Dougherty: This will be a natural (and fun) debate for years to come since Harper and Soto began their careers at the same point, and Soto could very well replace Harper as Washington’s middle-of-the-order star. They are also both left-handed-hitting outfielders. All the parallels make it impossible to avoid comparing them.
There are two reasons it is tough to forecast whether Soto will be a better hitter than Harper. The first is that Soto is only 20 and, with all the tape from his 19-year-old season, pitchers should be much more prepared for him in 2019. The second is that Harper is only 26 and still has a lot of time to either improve or digress, so it’s hard to truly know at this point, what to compare Soto to. But if you look at each of their age-19 seasons, it is clear that Soto has better plate discipline and patience than Harper did. Soto walked 79 times compared to Harper’s 56 at the same age, even though Harper had 123 more at-bats. That refined approach at 20 years old should really help Soto navigate teams pitching around him and attacking him with a flurry of breaking balls.

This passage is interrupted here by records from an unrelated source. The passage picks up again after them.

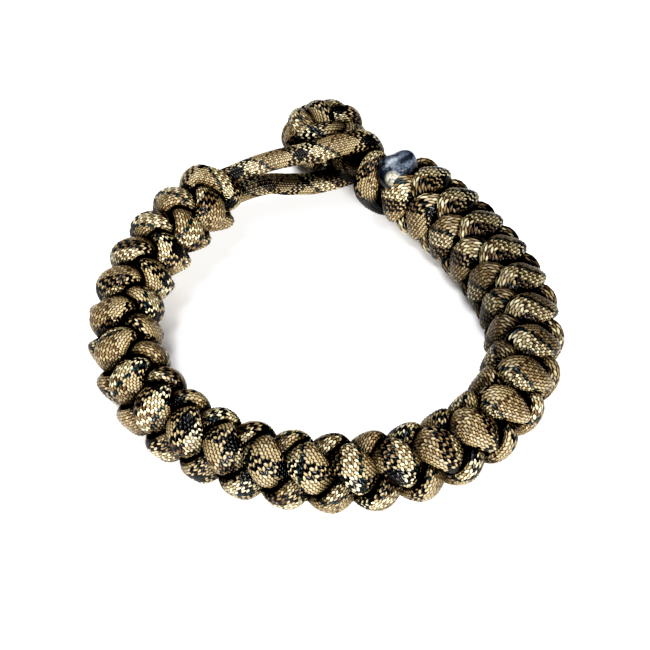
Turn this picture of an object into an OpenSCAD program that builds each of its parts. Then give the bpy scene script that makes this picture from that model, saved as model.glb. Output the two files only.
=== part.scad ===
// Paracord bracelet: a four-strand round braid bent to a ring, closed by a loop over a button knot.
// The ring lies on the plane z = 0, its wrist opening round the Z axis and its closure at the back (+Y).

/* [Cord] */
// Diameter of the round cord before the braid squeezes it
cord_d = 4; // [3.8:0.1:4.2]
// Gap left between the ends of two lengths of the same cord
cut_gap = 0.3; // [0.25:0.05:0.5]

/* [Ring] */
// Mean diameter of the ring, measured along the middle of the braid
ring_d = 66; // [64:0.5:70]
// How far the ring is longer front to back than side to side
ring_oval = 0.5; // [0:0.1:0.8]
// How far the ring leans to one diagonal
ring_lean = 1; // [0.7:0.1:1.2]
// How far the closure draws the back of the ring outwards
ring_draw = 1.3; // [0.8:0.1:1.5]
// How square the ring is
ring_square = 0.3; // [0:0.1:0.4]

/* [Braid] */
// Length of one full turn of a cord round the braid, in cord diameters
lay_ratio = 3.26; // [3.2:0.02:3.5]
// Turn of the crossings about the braid's own axis where the braid starts
roll_start_deg = 103; // [100:1:106]
// The same turn where the braid ends
roll_end_deg = 118; // [116:1:120]

/* [Closure] */
// Width of the button knot, side to side
button_w = 14.8; // [14.4:0.1:15.2]
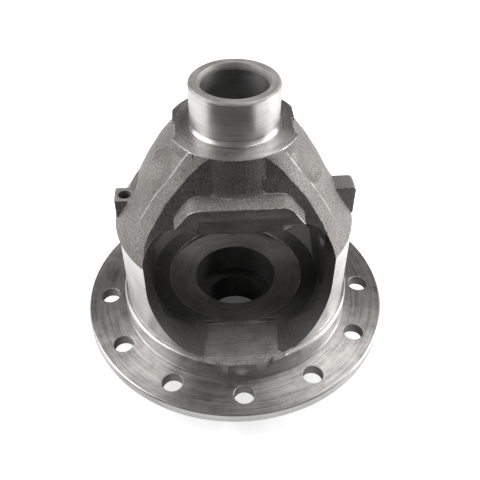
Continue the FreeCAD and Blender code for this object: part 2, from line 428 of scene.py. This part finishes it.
@dataclass(frozen=True)
class WornHighlightEdge(Finish):
    """An edge of the cast skin, painted bright in places: partly rubbed wear, partly a painted
    highlight.
    """

    bright: float = 0.58
    dull: float = 0.30
    warm: float = 0.02
    shade: float = 0.5
    depth: float = 0.0001
    strength: float = 0.6
    metallic: float = 0.4
    rubbed_metallic: float = 0.5
    roughness: float = 0.5
    rubbed_smooth: float = 0.14
    broad: Noise = Noise(85.0, 3.0, 0.6)
    fine: Noise = Noise(700.0, 2.0, 0.6)
    shares: Pair = (0.6, 0.4)
    step: Pair = (0.46, 0.60)
    grain: Noise = Noise(1300.0, 3.0, 0.6)
    grain_step: Pair = (0.36, 0.66)

    def draw(self, tree: Shader) -> None:
        """Draws the edge into an empty tree."""
        place = tree.place()
        rubs = tree.noise(place, self.broad), tree.noise(place, self.fine)
        rubbed = mixed(rubs, self.shares).step(*self.step)
        grain = tree.noise(place, self.grain).step(*self.grain_step)
        low, high = grey(self.dull * self.shade, self.warm), grey(self.dull, self.warm)
        tree.surface(
            # the brighter colour is partly rubbed wear, partly a painted highlight
            Base_Color=tree.blend(rubbed, tree.blend(grain, low, high), grey(self.bright)),
            Metallic=rubbed * self.rubbed_metallic + self.metallic,
            Roughness=self.roughness - rubbed * self.rubbed_smooth,
            Normal=tree.bump(grain, self.depth, self.strength),
        )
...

They also hit the same number of home runs (22) at 19, Soto had more RBIs (70 to 59) and a considerably better batting average, on-base percentage and slugging percentage. Does this all mean Soto will be a better career hitter than Harper? Absolutely not, as he has many challenges ahead and a ton to prove. But he is off to a better start, and that counts for something.
Should we expect to see Carter Kieboom or Luis Garcia at all this season?
Dougherty: Kieboom and Garcia, both high-level shortstop prospects, are learning to play second base to potentially form a double play pair with Trea Turner in the future. But after signing veteran Brian Dozier to a one-year deal, and with Howie Kendrick and Wilmer Difo as bench options, Washington has no reason to rush either player through the system. It is very possible that Kieboom, 21, makes his debut in September once rosters expand. Garcia, who is 18 and behind Kieboom in the middle-infield pecking order, is likely still a few years away from the majors unless injuries clear a path (like they did for Soto at 19) or he plays so well that there is no other choice but to call him up.